Несмотря на постигшие его разочарования, Казандзакис с болью и возмущением воспринял выход в свет в 1929 году трилогии Панаита Истрати «К другому огню», полной раздражения и озлобленности, яростных, во многом несправедливых и необъективных нападок на Советский Союз. «То, о чем пишет Панаит, – отмечает он в письме к Элени Самиу, – несомненно, правда. Но ведь это только одна из многих сторон, составляющих истину. Абсолютизация зла или добра свидетельствует либо о поверхностности, либо о нечестности. Панаит в своих обличениях, конечно же, поверхностен… Больше всего меня возмущает то, что он цепляется за частности, забывая о том хорошем, с чем ему довелось соприкоснуться в России».
Привязанность к России, к Советскому Союзу Казандзакис сохранит на всю жизнь. «Советский период», во время которого он увидел «окровавленный, но светлый лик России», будет в дальнейшем питать его творчество, в чем наверняка убедится и читатель настоящей книги.
Как ни парадоксально, находясь в Быкове под Москвой и готовясь к поездке по СССР, к написанию серии статей и книги, которые должны были по замыслу вылиться в гимн новому общественному строю, Казандзакис одновременно формулирует свою метафизическую концепцию. Последняя глава «Аскетики» преисполнена мрачных эсхатологических предсказаний: «И неминуемо наступит день, когда земля исчезнет в огне… Придет время, когда пожар охватит вселенную…» В этом – весь Казандзакис: мятущийся, противоречащий сам себе, но всегда честно и беззаветно ищущий смысл жизни, выход из философского тупика. Чрезвычайно противоречивая эклектичная концепция отразилась и в художественном творчестве, прежде всего – в «Одиссее», а главное – определила образ жизни писателя, хотя он и сознавал, что существует в мире, слишком далеком от реальной жизни.
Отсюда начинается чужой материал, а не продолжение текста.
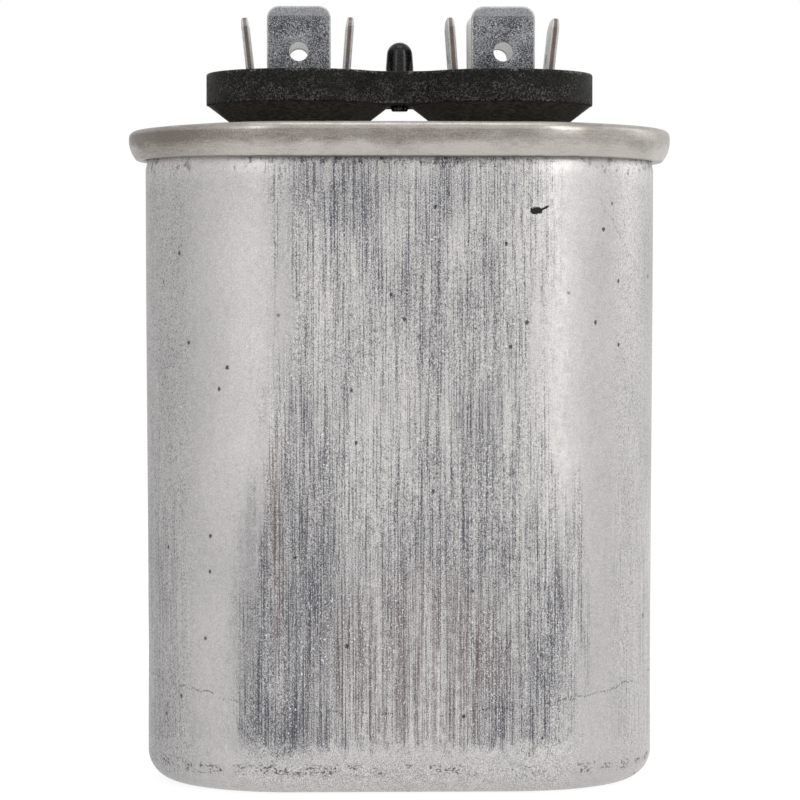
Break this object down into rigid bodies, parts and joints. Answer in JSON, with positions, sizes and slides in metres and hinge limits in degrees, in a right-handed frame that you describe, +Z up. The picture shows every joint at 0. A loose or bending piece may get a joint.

На полувековом творческом пути Казандзакис многое переосмыслил в своем мировоззрении, но сути своей философии не изменил. Его «Аскетика» – это сплав идеализма и материализма, идей Ницше, Бергсона, Фрейда, Кьеркегора, Ясперса, Бердяева, буддизма, христианского аскетизма и богоискательства, дарвинизма и марксизма. Иными словами, Казандзакис сочетает порой несовместимые и противоположные точки зрения. Вот некоторые «исходные» идеи, затрагивающие и его прозу.
В черной бездне небытия, по Казандзакису, человеческая жизнь – лишь «короткий светлый промежуток». В этом «промежутке» материализуется бергсоновская чистая энергия – «жизненный порыв» – и одновременно материя превращается в дух. Иными словами, в ходе непримиримой борьбы происходит единение двух противоположных начал: тяжелой, тяготеющей к земле материи и рвущегося вверх, к вершинам свободного, интеллектуального творчества духа. Вселенная, по Казандзакису, зиждется на двух противоборствующих течениях: течении жизни, которое ведет к бессмертию, и течении разложения, ведущем к смерти. «В недолговечных живых существах, – пишет он в „Аскетике“, – происходит борьба этих двух течений. Оба они исходят из недр изначального вещества».
Хаос, безмолвие, небытие с одной и с другой стороны «промежутка жизни» есть, по Казандзакису, абсолютная свобода, абсолютный дух. Возвращение человека после смерти в область небытия (и, следовательно, абсолютной свободы) есть вознаграждение за жизнь, за то, что в промежутке между двумя пустотами человеческая жизнь наполнена смыслом. Хотя борьба отдельного индивидуума в большинстве случаев бессмысленна для него самого, зато она имеет некий высший смысл, ибо является формой существования вселенной.